Similar results have been generated by studies that evaluated more specifically the effects of meditation-based interventions on substance use and anxiety disorders. Bowen et al. (2006) conducted a study at a minimum-security jail with male and female inmates in an effort to determine the acceptability and effectiveness of Vipassana meditation (VM) on problematic substance use and psychosocial outcomes. During a 15-month period, nine 10-day, gender-segregated VM courses were evaluated, and 78 participants completed all of the measures through the last test that was conducted 6 months post-release. Results revealed in the VM group significantly decreased substance use and fewer psychiatric symptoms on the 3-month post-release measure as well as greater optimism and internal locus of control regarding problematic alcohol use (Bowen, et al, 2006). Simpson et al. (2006) found that Vipassana meditation was also effective in decreasing the use of illicit drugs and alcohol in incarcerated individuals who were co-morbid with marked symptoms of Post-Traumatic Stress Disorder, which is supporting evidence for the positive implications of meditation-based interventions in treating offenders who suffer from anxiety disorders, substance use disorders, and substance abuse as a result of self-medicating to treat symptoms of anxiety.

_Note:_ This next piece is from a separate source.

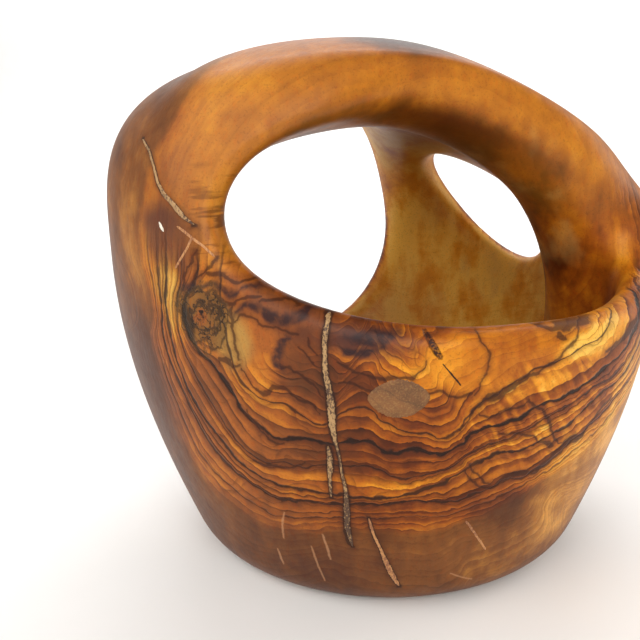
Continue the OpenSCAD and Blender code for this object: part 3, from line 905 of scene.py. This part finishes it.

Discussion and Concluding Remarks

Human-animal interaction, art therapy, and meditation-based interventions have all clearly been shown to have positive outcomes in treating affective, anxiety, and substance use disorders as well as the effects of prisonization in forensic populations. Human-animal interaction succeeds in assisting offenders to achieve higher levels of positive affect and lower levels of anxiety, depressive symptoms, aggression, and social withdrawal. In an unsympathetic environment, human-animal interaction provides offenders with a safe place to express affection, develop prosocial behaviors, and a find sense of purpose through working with a program that benefits the community. Art therapy also provides offenders with a safe place for expression and has the unique ability to evade resistance from those who do not wish to openly engage in therapy. Decreased negative affect including symptoms of depression and anxiety are further benefits of art therapy in addition to the encouragement of prosocial behaviors that result from collaborative art projects. Meditation-based interventions show incredible promise for decreasing symptoms of depression and anxiety, reducing substance abuse, particularly as it occurs in the form of self-medication, and reducing effects of prisonization such as aggression and hostility. MBIs have the added benefit of being cost-effective and accessible to a large proportion of inmates as it does not require any additional resources after the initial instruction and can be practiced at any time and location. While these therapies would not be sufficient for treating severe and biochemically-based illnesses that require pharmaceutical intervention, one can confidently recommend these modalities as adjunctive treatments that are successful in affecting transformative therapeutic change in forensic populations beyond the reach of conventional modalities.